§ Written exercise
Show every line below where "frame" can be found.

§ Source material
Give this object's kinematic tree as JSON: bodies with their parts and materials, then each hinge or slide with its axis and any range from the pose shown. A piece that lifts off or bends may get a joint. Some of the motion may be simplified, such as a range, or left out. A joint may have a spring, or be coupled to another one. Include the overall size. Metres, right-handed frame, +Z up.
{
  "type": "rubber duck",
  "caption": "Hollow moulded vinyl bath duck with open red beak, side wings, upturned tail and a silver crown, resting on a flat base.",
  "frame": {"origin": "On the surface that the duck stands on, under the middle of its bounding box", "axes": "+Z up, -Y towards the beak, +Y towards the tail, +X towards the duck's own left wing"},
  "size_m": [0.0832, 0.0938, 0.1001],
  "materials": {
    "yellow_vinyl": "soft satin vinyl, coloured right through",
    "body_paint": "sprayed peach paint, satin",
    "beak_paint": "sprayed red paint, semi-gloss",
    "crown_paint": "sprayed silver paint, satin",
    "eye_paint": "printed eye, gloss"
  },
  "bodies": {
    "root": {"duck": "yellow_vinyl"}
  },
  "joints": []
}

---

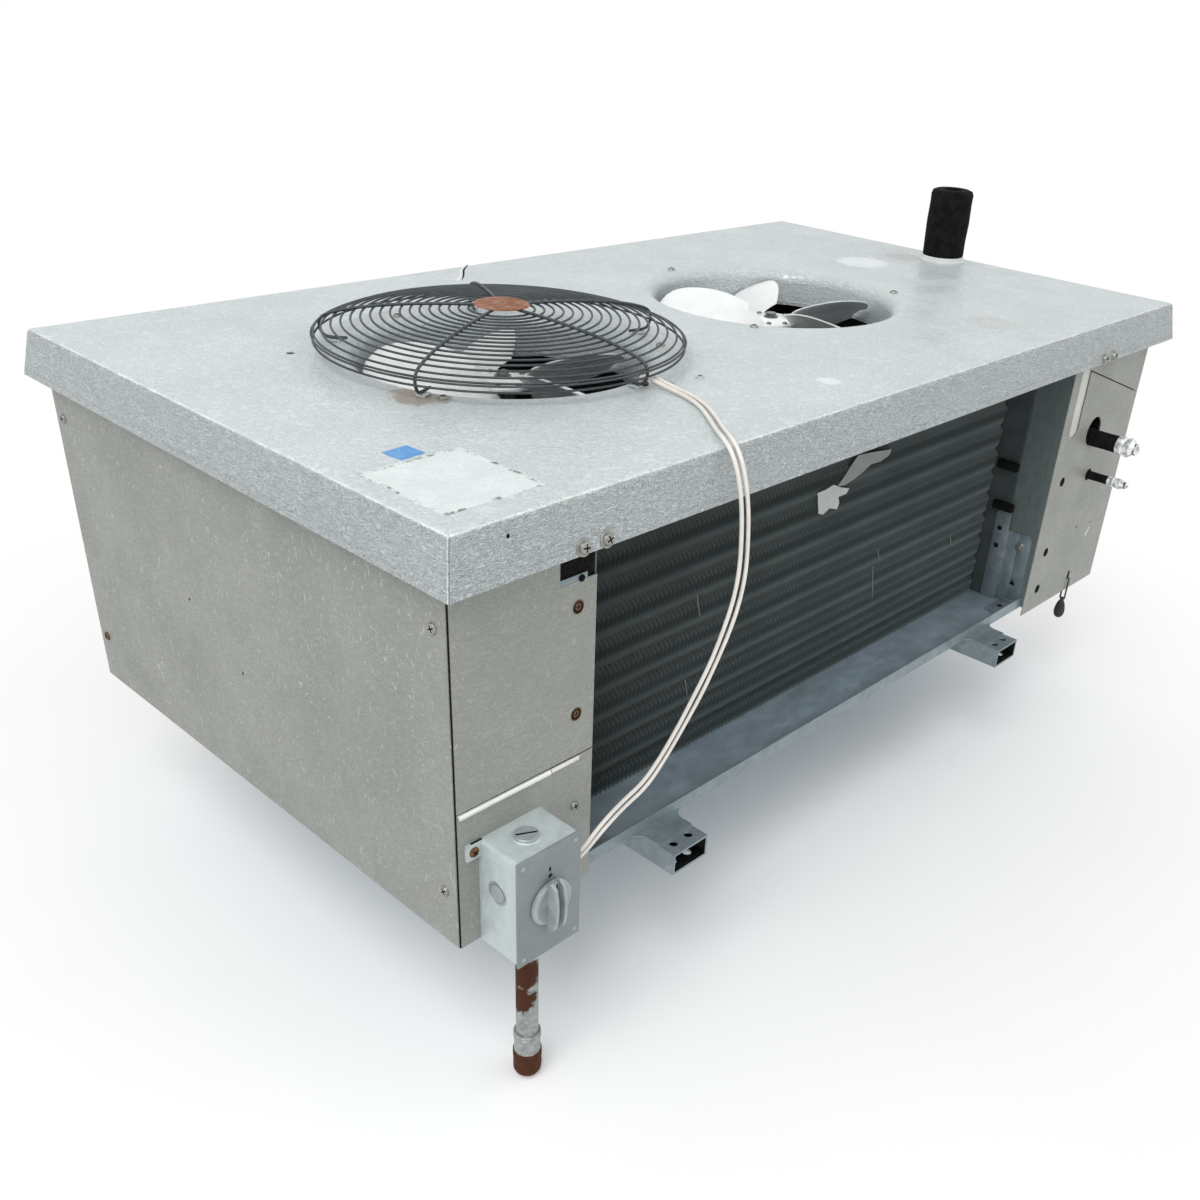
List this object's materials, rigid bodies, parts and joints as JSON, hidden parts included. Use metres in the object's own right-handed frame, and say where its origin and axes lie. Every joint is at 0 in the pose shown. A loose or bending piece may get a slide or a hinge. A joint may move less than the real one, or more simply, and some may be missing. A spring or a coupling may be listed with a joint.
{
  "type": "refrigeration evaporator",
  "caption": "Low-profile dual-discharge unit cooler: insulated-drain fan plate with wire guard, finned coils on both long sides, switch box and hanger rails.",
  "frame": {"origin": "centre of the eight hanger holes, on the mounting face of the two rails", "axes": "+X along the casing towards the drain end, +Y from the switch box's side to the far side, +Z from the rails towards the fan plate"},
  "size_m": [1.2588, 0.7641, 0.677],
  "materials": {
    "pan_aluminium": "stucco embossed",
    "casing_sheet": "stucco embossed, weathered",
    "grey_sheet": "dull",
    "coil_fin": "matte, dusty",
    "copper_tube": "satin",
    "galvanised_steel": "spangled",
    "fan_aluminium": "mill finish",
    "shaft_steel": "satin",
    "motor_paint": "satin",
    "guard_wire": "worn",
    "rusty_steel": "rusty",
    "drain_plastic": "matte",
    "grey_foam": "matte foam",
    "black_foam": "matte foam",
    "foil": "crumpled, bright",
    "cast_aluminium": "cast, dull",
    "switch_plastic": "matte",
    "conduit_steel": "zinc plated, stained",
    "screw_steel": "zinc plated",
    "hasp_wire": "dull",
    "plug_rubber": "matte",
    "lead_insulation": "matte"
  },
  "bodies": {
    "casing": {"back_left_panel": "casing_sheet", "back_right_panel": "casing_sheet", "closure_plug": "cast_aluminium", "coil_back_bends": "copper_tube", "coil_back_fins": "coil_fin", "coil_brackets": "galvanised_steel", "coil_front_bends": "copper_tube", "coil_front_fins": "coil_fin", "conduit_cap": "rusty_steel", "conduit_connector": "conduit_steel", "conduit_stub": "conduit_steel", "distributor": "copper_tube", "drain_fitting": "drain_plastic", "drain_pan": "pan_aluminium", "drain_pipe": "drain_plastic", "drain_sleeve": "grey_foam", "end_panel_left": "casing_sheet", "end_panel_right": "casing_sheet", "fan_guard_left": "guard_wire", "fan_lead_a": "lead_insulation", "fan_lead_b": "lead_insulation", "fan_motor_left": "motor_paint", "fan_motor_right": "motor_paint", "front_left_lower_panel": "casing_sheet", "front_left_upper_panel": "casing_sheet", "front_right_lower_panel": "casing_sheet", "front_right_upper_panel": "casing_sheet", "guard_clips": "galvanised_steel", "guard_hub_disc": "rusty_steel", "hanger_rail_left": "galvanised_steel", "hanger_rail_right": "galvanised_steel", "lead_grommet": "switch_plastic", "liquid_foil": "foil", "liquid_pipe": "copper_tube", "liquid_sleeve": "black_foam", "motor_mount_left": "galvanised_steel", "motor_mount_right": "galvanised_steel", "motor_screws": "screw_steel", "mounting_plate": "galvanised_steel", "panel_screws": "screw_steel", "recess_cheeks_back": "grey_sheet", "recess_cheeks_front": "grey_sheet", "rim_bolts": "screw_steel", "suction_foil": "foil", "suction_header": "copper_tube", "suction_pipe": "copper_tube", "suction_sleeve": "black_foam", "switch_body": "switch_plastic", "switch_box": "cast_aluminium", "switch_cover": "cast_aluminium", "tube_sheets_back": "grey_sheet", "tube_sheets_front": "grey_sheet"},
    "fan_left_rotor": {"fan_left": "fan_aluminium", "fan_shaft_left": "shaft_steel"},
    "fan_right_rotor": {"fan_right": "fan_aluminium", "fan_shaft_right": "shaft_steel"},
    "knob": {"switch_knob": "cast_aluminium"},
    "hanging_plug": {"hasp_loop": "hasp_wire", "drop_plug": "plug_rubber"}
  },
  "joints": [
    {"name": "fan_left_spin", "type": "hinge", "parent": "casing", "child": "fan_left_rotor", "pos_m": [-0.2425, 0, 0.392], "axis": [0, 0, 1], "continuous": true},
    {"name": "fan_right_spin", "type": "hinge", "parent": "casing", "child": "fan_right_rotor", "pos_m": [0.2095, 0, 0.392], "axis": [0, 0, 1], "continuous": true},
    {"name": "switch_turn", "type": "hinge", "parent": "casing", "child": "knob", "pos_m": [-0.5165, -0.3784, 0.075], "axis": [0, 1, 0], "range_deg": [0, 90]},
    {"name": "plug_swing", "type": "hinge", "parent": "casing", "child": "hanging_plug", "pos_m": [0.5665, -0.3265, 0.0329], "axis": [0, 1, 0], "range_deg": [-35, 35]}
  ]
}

...

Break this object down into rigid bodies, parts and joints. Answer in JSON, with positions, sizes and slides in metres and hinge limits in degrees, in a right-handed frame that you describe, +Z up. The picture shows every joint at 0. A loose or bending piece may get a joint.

§ Worked solution
Give this object's kinematic tree as JSON: bodies with their parts and materials, then each hinge or slide with its axis and any range from the pose shown. A piece that lifts off or bends may get a joint. Some of the motion may be simplified, such as a range, or left out. A joint may have a spring, or be coupled to another one. Include the overall size. Metres, right-handed frame, +Z up.
  "frame": {"origin": "On the surface that the duck stands on, under the middle of its bounding box", "axes": "+Z up, -Y towards the beak, +Y towards the tail, +X towards the duck's own left wing"},
List this object's materials, rigid bodies, parts and joints as JSON, hidden parts included. Use metres in the object's own right-handed frame, and say where its origin and axes lie. Every joint is at 0 in the pose shown. A loose or bending piece may get a slide or a hinge. A joint may move less than the real one, or more simply, and some may be missing. A spring or a coupling may be listed with a joint.
  "frame": {"origin": "centre of the eight hanger holes, on the mounting face of the two rails", "axes": "+X along the casing towards the drain end, +Y from the switch box's side to the far side, +Z from the rails towards the fan plate"},
Break this object down into rigid bodies, parts and joints. Answer in JSON, with positions, sizes and slides in metres and hinge limits in degrees, in a right-handed frame that you describe, +Z up. The picture shows every joint at 0. A loose or bending piece may get a joint.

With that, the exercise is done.